[Corpora-List] ACL-Workshop: Information Extraction for Balto-Slavonic languages - 1st Call for Participation

Ralf Steinberger ralf.steinberger at jrc.it
Wed Jun 6 06:42:52 UTC 2007


 

1st Call for Participation

 

We cordially invite you to participate in the forthcoming

 

 

                          ACL Workshop

                      Prague, 29 June 2007

 

       Balto-Slavonic Natural Language Processing 2007

Special Theme: Information Extraction and Enabling Technologies

               <http://langtech.jrc.it/BSNLP2007/>
http://langtech.jrc.it/BSNLP2007/ 

 

 

 

There are over 400 million speakers of Balto-Slavonic (BS) languages
world-wide. As of 2007, almost a third of the 23 official European Union
languages belong to this group. For some BS-languages, there is a rich
linguistic heritage and Language Technology is rather advanced, but many
others lag behind. This is partly due to a lack of basic linguistic
resources, which unfortunately often leads to a linguistic brain-drain:
instead of working on their own BS languages, scientists develop methods and
tools for English or other widely spoken languages because resources for
these are freely available.

 

The objective of this ACL workshop, organised by the European Commission’s
Joint Research Centre (JRC), is to promote the work on Balto-Slavonic
languages, and especially work on Information Extraction, by helping
scientists to describe and share their resources and to describe their
efforts, hoping that the experiences of a few will be useful for many
others. 

 

The presentation subjects at the workshop (see the program at
http://langtech.jrc.it/BSNLP2007/m/program.html for details) will include:
Information Extraction (scenario template filling, Named Entity Recognition,
definition extraction), name lemmatisation, word-sense discrimination,
topical text segmentation, WordNet-related developments, morphological
corpus annotation, term extraction, and hybrid POS-tagging. Most of the
talks will address, at some point, the specificities of analysing BS
languages. 

 

The invited speaker, Adam Przepiórkowski from the Polish Academy of
Sciences, will give an overview of specific linguistic phenomena of Slavonic
languages. He will show how these specific features can make Information
Extraction sometimes harder and sometimes easier than in Germanic and
Romance languages. 

 

Organizing Committee:

 

European Commission, Joint <http://www.jrc.it/>  Research Centre, Language
Technology Group <http://langtech.jrc.it/> 

Jakub Piskorski 

Bruno Pouliquen 

Ralf Steinberger 

Hristo Tanev 

 

----------------------------------------------------------------------------
----

 

Ralf Steinberger ( <mailto:Ralf.Steinberger at jrc.it> Ralf.Steinberger at jrc.it)

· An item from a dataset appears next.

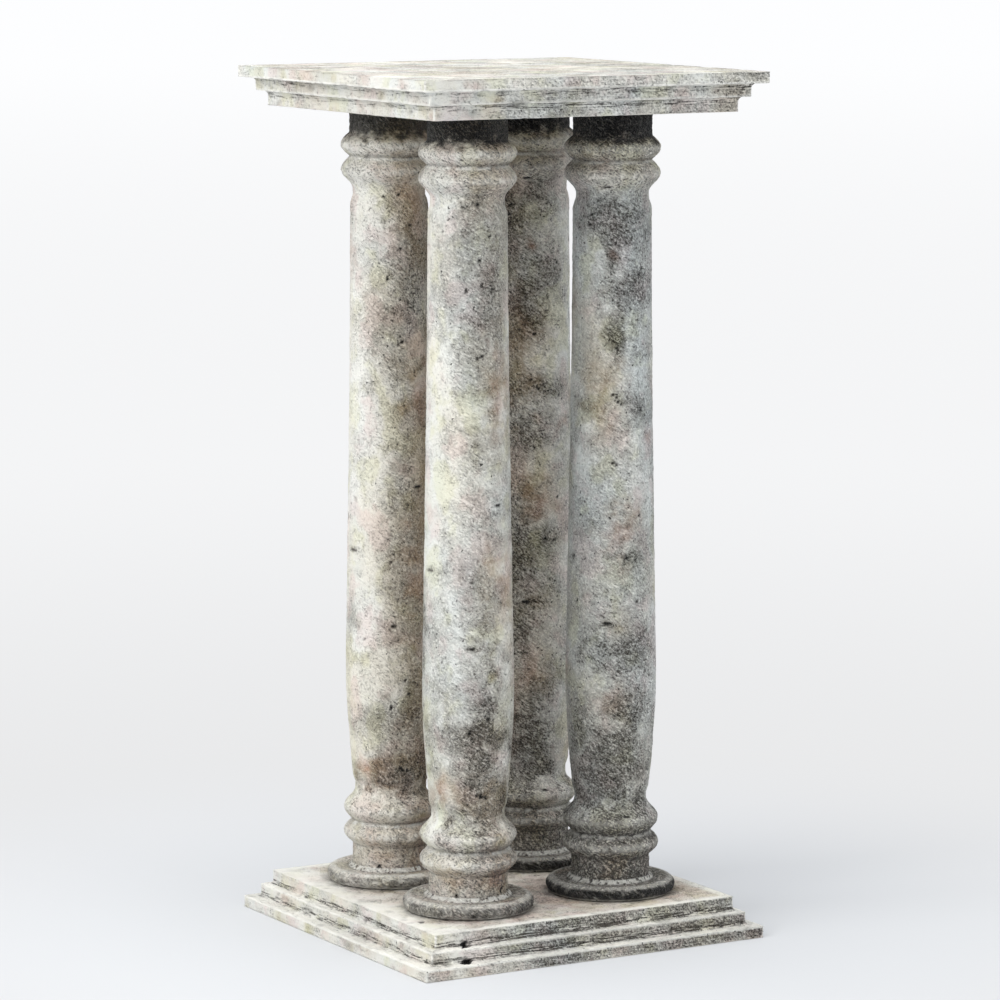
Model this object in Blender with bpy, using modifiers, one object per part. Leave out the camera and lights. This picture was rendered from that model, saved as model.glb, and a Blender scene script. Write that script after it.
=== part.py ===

European Commission - Joint Research Centre (JRC)
IPSC - SeS - Language Technology ( <http://langtech.jrc.it/>
http://langtech.jrc.it) 

JRC-Acquis Multilingual Parallel Corpus (Version 3)

*       Freely available for research purposes.

*       22 languages: Bulgarian, Czech, Danish, German, Greek, English,
Spanish, Estonian, Finnish, French, Hungarian, Italian, Lithuanian, Latvian,
Maltese, Dutch, Polish, Portuguese, Romanian, Slovak, Slovene and Swedish.

*       Altogether over 1 Billion words.

*       Sentence alignment for 210 language pairs (currently available for
version 2.2 only).

*       For more information and download, see
http://langtech.jrc.it/JRC-Acquis.html.

 

The JRC’s Language Technology group specialises in the development of highly
multilingual text analysis tools and in cross-lingual applications. Many
applications are accessible online, e.g.:

*       NewsExplorer <http://press.jrc.it/NewsExplorer/> : multilingual news
aggregation and analysis (19 languages); allows to navigate the news over
time and across languages; trend analysis; collects information about people
from the news; social network detection.

*       NewsBrief <http://press.jrc.it/> : breaking news detection and
display of the very latest thematic news from around the world; email
alerting (22+ languages).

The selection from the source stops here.